- To be done
Output every entry exactly as written.

- Data for this task
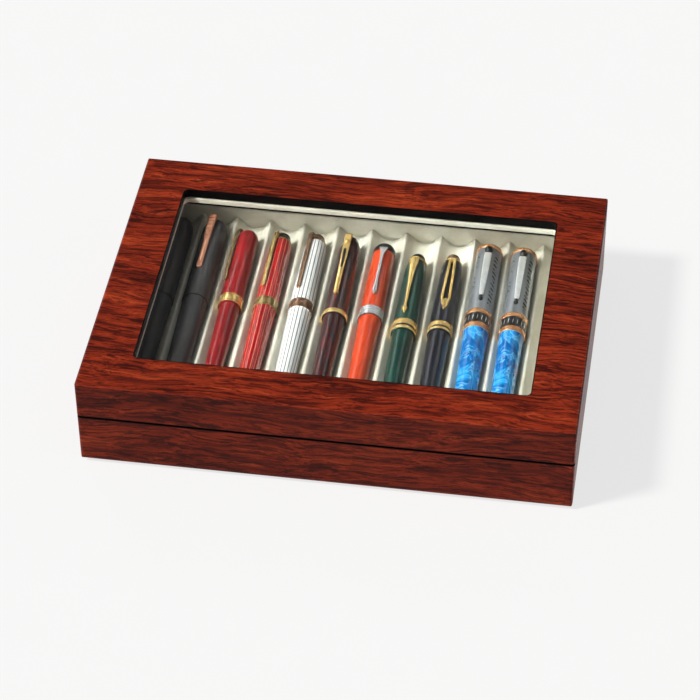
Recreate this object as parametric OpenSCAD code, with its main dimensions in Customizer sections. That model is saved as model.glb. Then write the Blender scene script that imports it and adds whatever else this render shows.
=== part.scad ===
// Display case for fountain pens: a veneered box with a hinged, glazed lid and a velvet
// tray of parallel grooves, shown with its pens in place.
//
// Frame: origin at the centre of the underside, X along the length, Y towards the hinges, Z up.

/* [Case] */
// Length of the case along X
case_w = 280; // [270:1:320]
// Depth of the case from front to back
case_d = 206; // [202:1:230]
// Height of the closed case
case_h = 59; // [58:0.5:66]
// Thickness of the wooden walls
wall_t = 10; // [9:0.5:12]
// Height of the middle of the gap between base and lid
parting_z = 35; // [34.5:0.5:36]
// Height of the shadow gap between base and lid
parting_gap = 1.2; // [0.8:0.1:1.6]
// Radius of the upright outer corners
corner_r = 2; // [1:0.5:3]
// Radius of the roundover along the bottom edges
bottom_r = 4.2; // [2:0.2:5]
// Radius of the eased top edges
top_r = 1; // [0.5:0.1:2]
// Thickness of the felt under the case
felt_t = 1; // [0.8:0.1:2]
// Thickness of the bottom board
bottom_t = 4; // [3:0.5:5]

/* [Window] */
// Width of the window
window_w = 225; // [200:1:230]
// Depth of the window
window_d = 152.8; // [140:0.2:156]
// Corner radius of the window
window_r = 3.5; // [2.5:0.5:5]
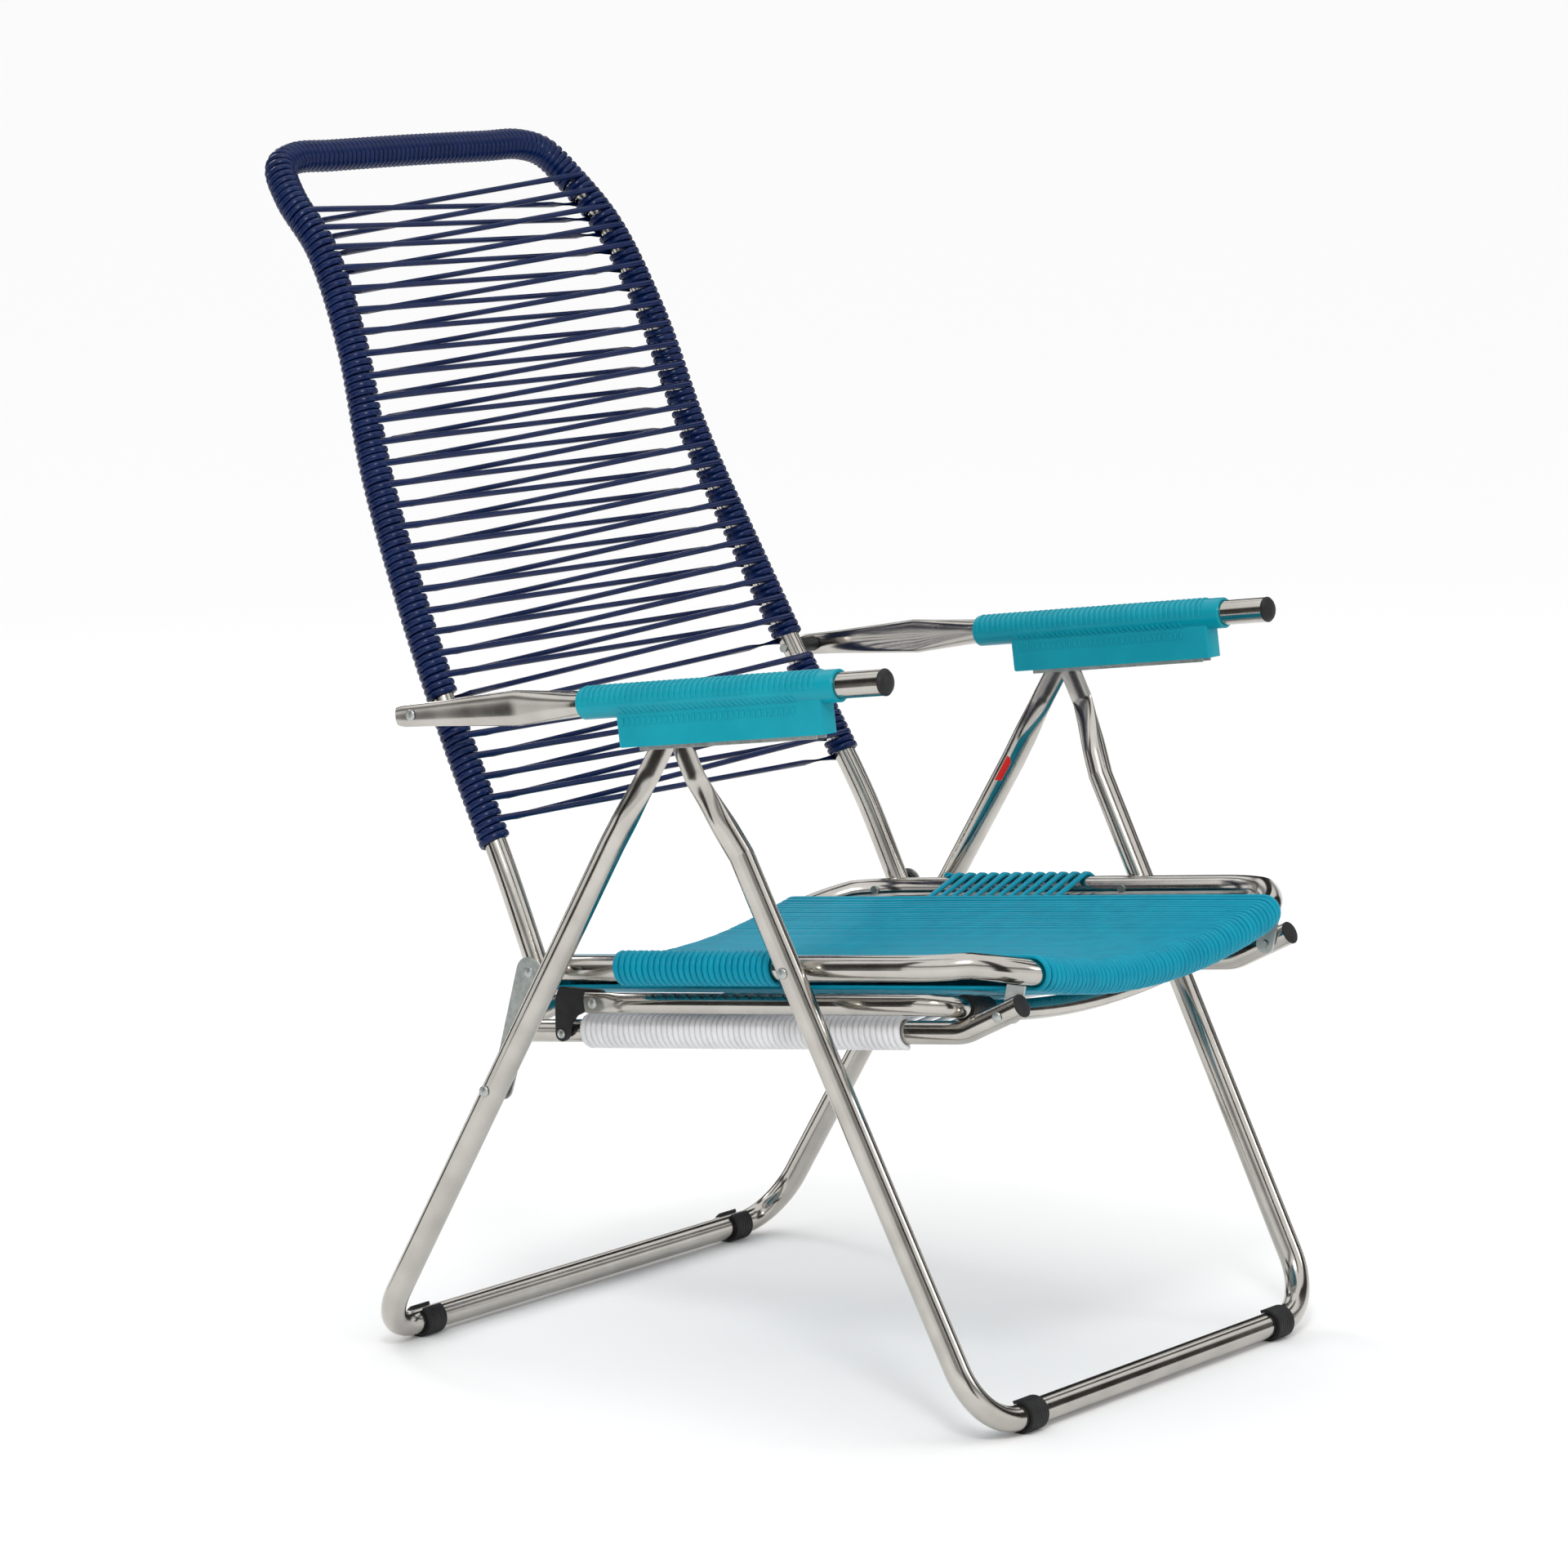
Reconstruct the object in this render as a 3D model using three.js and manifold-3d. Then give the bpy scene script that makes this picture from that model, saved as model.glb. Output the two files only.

- Exercise response
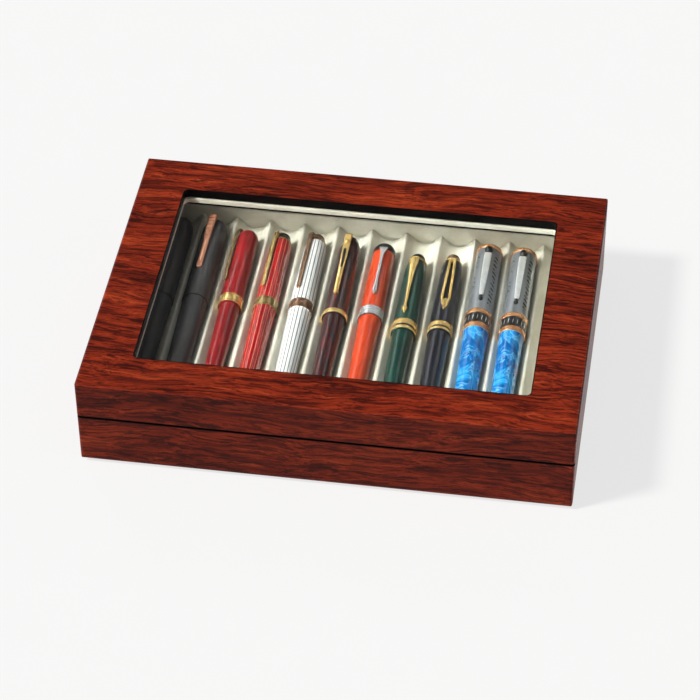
Recreate this object as parametric OpenSCAD code, with its main dimensions in Customizer sections. That model is saved as model.glb. Then write the Blender scene script that imports it and adds whatever else this render shows.
=== part.scad ===
// Display case for fountain pens: a veneered box with a hinged, glazed lid and a velvet
// tray of parallel grooves, shown with its pens in place.
//
// Frame: origin at the centre of the underside, X along the length, Y towards the hinges, Z up.

/* [Case] */
// Length of the case along X
case_w = 280; // [270:1:320]
// Depth of the case from front to back
case_d = 206; // [202:1:230]
// Height of the closed case
case_h = 59; // [58:0.5:66]
// Thickness of the wooden walls
wall_t = 10; // [9:0.5:12]
// Height of the middle of the gap between base and lid
parting_z = 35; // [34.5:0.5:36]
// Height of the shadow gap between base and lid
parting_gap = 1.2; // [0.8:0.1:1.6]
// Radius of the upright outer corners
corner_r = 2; // [1:0.5:3]
// Radius of the roundover along the bottom edges
bottom_r = 4.2; // [2:0.2:5]
// Radius of the eased top edges
top_r = 1; // [0.5:0.1:2]
// Thickness of the felt under the case
felt_t = 1; // [0.8:0.1:2]
// Thickness of the bottom board
bottom_t = 4; // [3:0.5:5]

/* [Window] */
// Width of the window
window_w = 225; // [200:1:230]
// Depth of the window
window_d = 152.8; // [140:0.2:156]
// Corner radius of the window
window_r = 3.5; // [2.5:0.5:5]
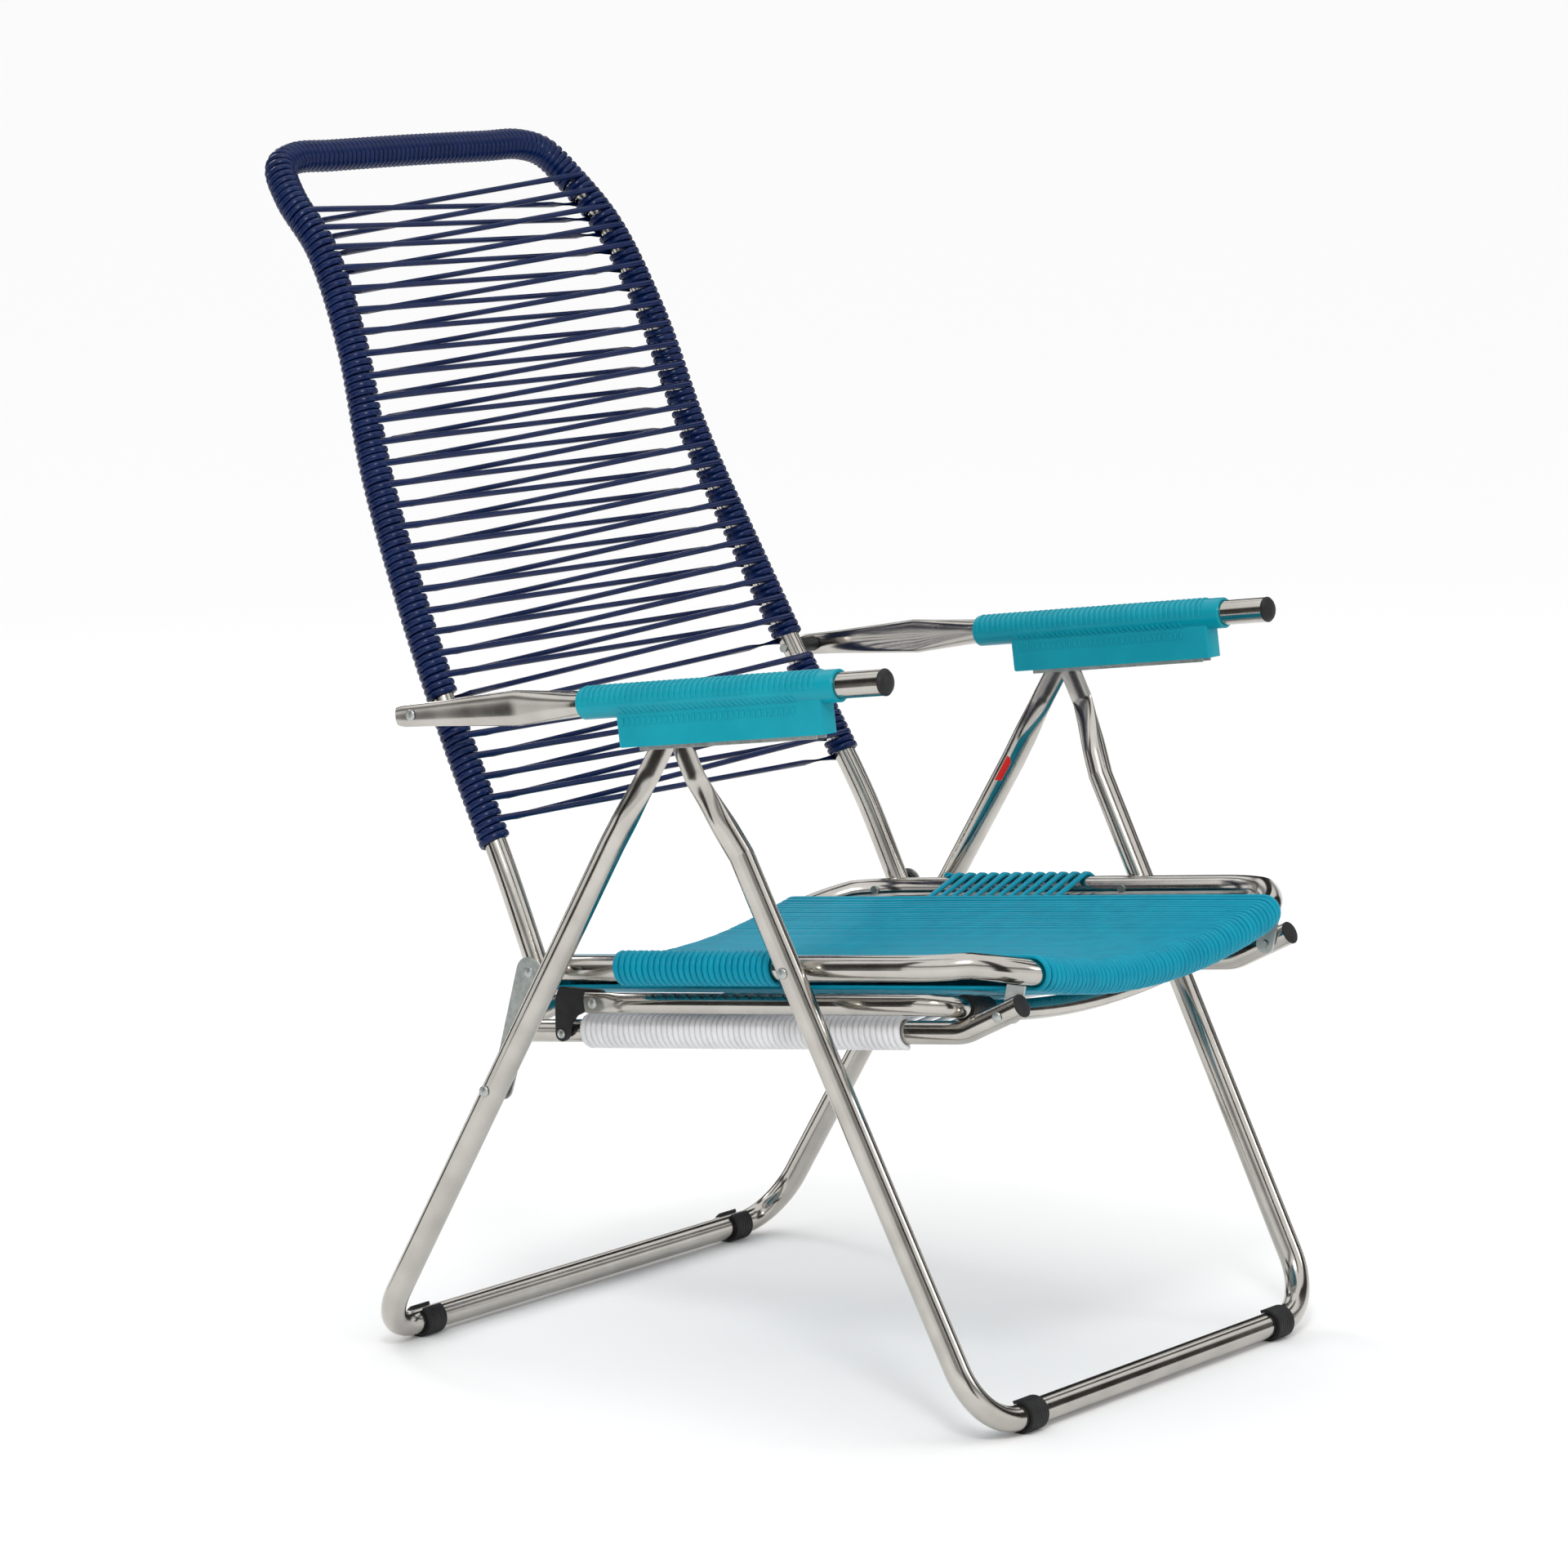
Reconstruct the object in this render as a 3D model using three.js and manifold-3d. Then give the bpy scene script that makes this picture from that model, saved as model.glb. Output the two files only.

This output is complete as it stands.